Please try one before posting these nonsenses!!!
In daily use, I can't tell the difference between my iMac (FD) and my MBA 13" 2015 (the one with the super fast SSD): boot or launching apps and documents, both can't be compared to a machine with just a traditionnal HDD.
I did and I couldn't see any difference between FD and hdd or even an ssd for common tasks. When it comes to virtualisation I saw no difference between FD and hdd but I did see a huge difference when using an ssd. It's due to FD needing to move things around so effectively the vm's were still running off the hdd. This wasn't the case with the ssd. So yeah, practice what you preach and test out various scenarios yourself. Don't make the mistake of only testing your own use case!
However, for anyone to argue that a Fusion Drive is better than a 256 GB SSD with external storage, well that's simply not true.
And that's not true either. Why? Because it depends on what your requirements are AND what you are doing on the machine. If you're after something that stores lots of data cheaply then clearly the FD is the better choice. If you're after speed then clearly the ssd is the better choice. I'd refrain from stating that FD, hdd or ssd is the better choice; it simply depends on too many individual things.
Dyn, don't talk about what you don't understand. The difference isn't magnetic vs. electronic. The main difference is that an SSD drive cannot overwrite existing data.
There are many more differences but the main one is electronic versus magnetic. Magnetic storage requires an entirely different approach and has different characteristics than electrical (and vice versa). The way data is overwritten is part of that.

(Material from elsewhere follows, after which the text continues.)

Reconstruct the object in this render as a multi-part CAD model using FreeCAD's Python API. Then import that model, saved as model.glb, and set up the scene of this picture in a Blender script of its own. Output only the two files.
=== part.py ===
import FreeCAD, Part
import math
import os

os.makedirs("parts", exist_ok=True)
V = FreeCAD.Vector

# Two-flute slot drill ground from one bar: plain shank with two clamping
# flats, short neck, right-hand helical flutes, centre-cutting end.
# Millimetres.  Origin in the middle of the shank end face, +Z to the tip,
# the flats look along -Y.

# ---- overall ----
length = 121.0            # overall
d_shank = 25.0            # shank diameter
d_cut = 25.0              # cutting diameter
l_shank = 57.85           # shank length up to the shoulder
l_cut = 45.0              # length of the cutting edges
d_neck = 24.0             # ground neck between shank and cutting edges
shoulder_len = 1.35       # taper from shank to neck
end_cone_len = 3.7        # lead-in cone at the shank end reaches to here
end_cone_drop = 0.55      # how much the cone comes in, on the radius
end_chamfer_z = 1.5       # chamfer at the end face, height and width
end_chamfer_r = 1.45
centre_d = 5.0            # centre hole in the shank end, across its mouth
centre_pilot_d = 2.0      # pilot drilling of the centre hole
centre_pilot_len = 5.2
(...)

However this is not what you were talking about: you were talking about how data is being stored on hdd vs ssd which is something entirely different. For more generic than when reusing parts of the drive which is what you are actually talking about now. Overwriting data is what both drives are able to do only very differently. An ssd cannot do this directly, it needs to clear out the memory cell before it can store the new data. An hdd doesn't have to do that, it can write over the data on disk physically. So yes you can say that an ssd cannot overwrite data. Still, both kind of drives need to find free space first before they can even write to disk.

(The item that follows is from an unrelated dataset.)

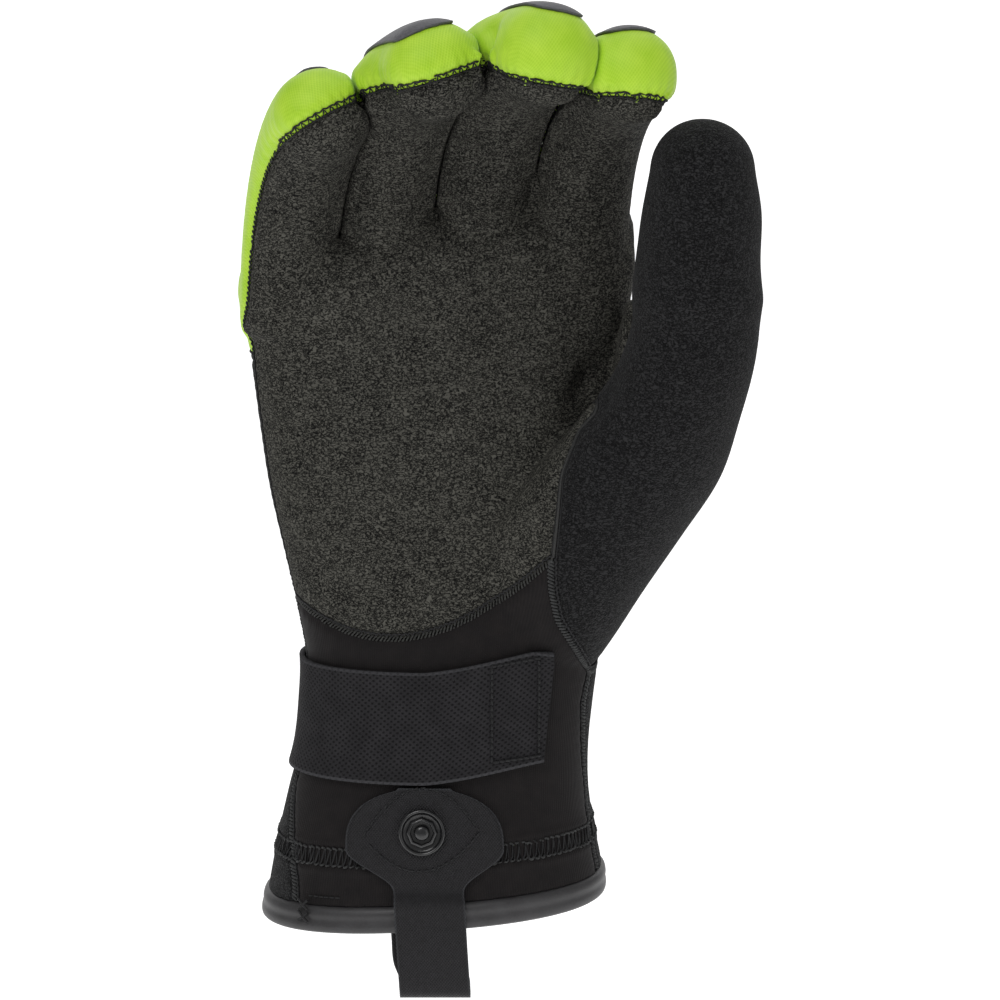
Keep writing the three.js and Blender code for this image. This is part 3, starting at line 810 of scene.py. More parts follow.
def thumb_sleeve():
    heights = np.linspace(THUMB["z"][0], THUMB["z"][-1], 90)
    rings = [oval_ring(THUMB, z, round_angles(72), THUMB_OVAL) for z in heights]
    top = rings[-1]
    centre = top.mean(0)
    for polar in np.radians(np.linspace(5, 88, 16)):
        lift = np.array([0, 0, THUMB_TIP * math.sin(polar)])
        rings.append(centre + (top - centre) * math.cos(polar) + lift)
    return add_surface("Thumb", capped(rings))


def slimming(share):
    """How much a finger is slimmed while the sleeves are made one, so that they stay apart."""
    return SLIM * fade(share, 0.0, 0.16)


def finger_sleeve(form):
    rings = [form.point(share, 0, round_angles(64), -slimming(share))
             for share in np.linspace(0, 1, 80)]
    rings += [form.point(1, polar, round_angles(64), -SLIM) for polar in np.linspace(5, 88, 16)]
    return add_surface(form.name, capped(rings))


def fill_fingers(form):
    """Fills the fingers out to their skin, with their humps, and presses neighbours together."""
    points = coordinates(form)
    facing = normals(form)
    nearest = nearest_finger(points)
    share, sideways, dorsal = finger_coordinates(points, nearest)
    points += facing * slimming(share)[:, None]
    for hump in HUMPS:
        angle = np.degrees(np.arctan2(dorsal, sideways)) - hump["angle"]
        angle = (angle + 180) % 360 - 180
        round_it = np.exp(-((angle / hump["spread"]) ** 2)) * (nearest == hump["finger"])
        swell = np.exp(-(((share - hump["share"]) / hump["length"]) ** 2))
        points += facing * (hump["rise"] * swell * round_it)[:, None]
    ends = edge_ends(form)
    points = relaxed(points, ends, (share > -0.08) & (share < 0.12), 14)
    for rounds in (3, 2):
        points = pressed_together(points, facing, nearest, share)
        points = relaxed(points, ends, share > -0.02, rounds)
    move_to(form, points)
    return nearest


def pressed_together(points, facing, nearest, share):
    """Moves the sides of neighbouring fingers half way to each other, where they face each other."""
    made = points.copy()
    for k in range(len(FINGER_FORMS)):
        for other in (k - 1, k + 1):
            if not 0 <= other < len(FINGER_FORMS):
                continue
            mine = np.flatnonzero((nearest == k) & (share > 0))
            theirs = np.flatnonzero((nearest == other) & (share > 0))
            tree = tree_of(points[theirs])
            found = [tree.find(p) for p in points[mine]]
            there = theirs[[hit[1] for hit in found]]
            way = points[there] - points[mine]
            apart = (way * facing[mine]).sum(1)
            opposed = fade(-(facing[there] * facing[mine]).sum(1), 0.0, 0.6)
            sideways = np.linalg.norm(way - apart[:, None] * facing[mine], axis=1)
            near = fade(-np.abs(apart), -PRESS_REACH, -PRESS_REACH / 2) * fade(-sideways, -4, -1.5)
            shift = (apart - CONTACT) / 2 * opposed * near * fade(share[mine], 0, 0.02)
            made[mine] += facing[mine] * shift[:, None]
    return made


def hand_form(grain):
    """The outside of the whole glove as one open shell."""
    parts = [hand_sleeve(), thumb_sleeve(), *[finger_sleeve(form) for form in FINGER_FORMS]]
    for x, y, z, *half in zip(*WEBS.values()):
        start()
        bpy.ops.mesh.primitive_uv_sphere_add(
            segments=24, ring_count=16, radius=MM, location=(x * MM, y * MM, z * MM))
        bpy.ops.transform.resize(value=half)
        bpy.ops.object.transform_apply(location=True, rotation=True, scale=True)
        parts.append(bpy.context.active_object)
    form = joined("Hand_form", parts)
    modify(form, "REMESH", mode="VOXEL", voxel_size=grain)
    modify(form, "SMOOTH", factor=0.5, iterations=6)
    rise = math.radians(MOUTH_RISE)

    def open_mouth():
        bpy.ops.mesh.bisect(
            plane_co=(0, 0, MOUTH_TOP * MM), plane_no=(-math.sin(rise), 0, math.cos(rise)),
            clear_inner=True)

    in_edit_mode(form, open_mouth)
    return form, fill_fingers(form)


def chained(pairs):
    """Edges as runs of vertices, each from one end to the other or round to its start."""
    beside = {}
    for a, b in pairs:
        beside.setdefault(a, []).append(b)
        beside.setdefault(b, []).append(a)
    runs = []
    for first in sorted(beside, key=lambda v: (len(beside[v]) == 2, v)):
        while beside[first]:
            run = [first]
            while beside[run[-1]]:
                following = beside[run[-1]].pop()
                beside[following].remove(run[-1])
                run.append(following)
            runs.append(run)
    return runs


def edge_ends(obj):
    ends = np.zeros(len(obj.data.edges) * 2, int)
    obj.data.edges.foreach_get("vertices", ends)
    return ends.reshape(-1, 2)


def panel_edges(obj, labels):
    """Edges between two panels: their vertices and the two panels, the lower one first."""
    edges, first, second = face_pairs(obj)
    sides = np.sort(np.stack([labels[first], labels[second]], 1), 1)
    apart = sides[:, 0] != sides[:, 1]
    return edge_ends(obj)[edges[apart]], sides[apart]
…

You also seem to be forgetting that a hdd has an index of where the data is located as well. An ssd isn't that much different, that's why we can use it as if it were a hdd.
I understand what you are trying to say but you are really bad in explaining it and because of that it has become misinformation. You're better off just linking to the big ssd article on Anandtech. It has all the information properly explained. It also shows why an ssd and hdd are not that different.
So bootcamp wise... Windows is basically on a 5400 RPM drive. Do you know how Windows works in a VM like parallels on a fusion drive? I'm trying to get a visual sense on how it all works.
Everything that isn't OS X will start out on the hdd and moved to the ssd when it is used often. It will be done in blocks, not in files which means that a vm might be partly on the ssd and partly on the hdd. From what I've seen the performance isn't different from an ordinary hdd.
He was simply referring to the well-documented tendency of SSDs to fail totally, non-recoverably, and without warning. E.g:
http://www.computerworld.com/articl...o-die--as-linus-torvalds-just-discovered.html
"SSDs...when they do fail, they can die without warning"
To be fair, I've seen this happen with just about any drive there is. It depends on what is failing. For example, if the controller fails (which is what happens a lot) it doesn't matter if it is an hdd or an ssd, it will be without warning. There is always a chance that any drive will fail without warning (or the entire machine, a computer doesn't exist of merely a drive), that's why you plan for disaster. Much better than relying an theoretics.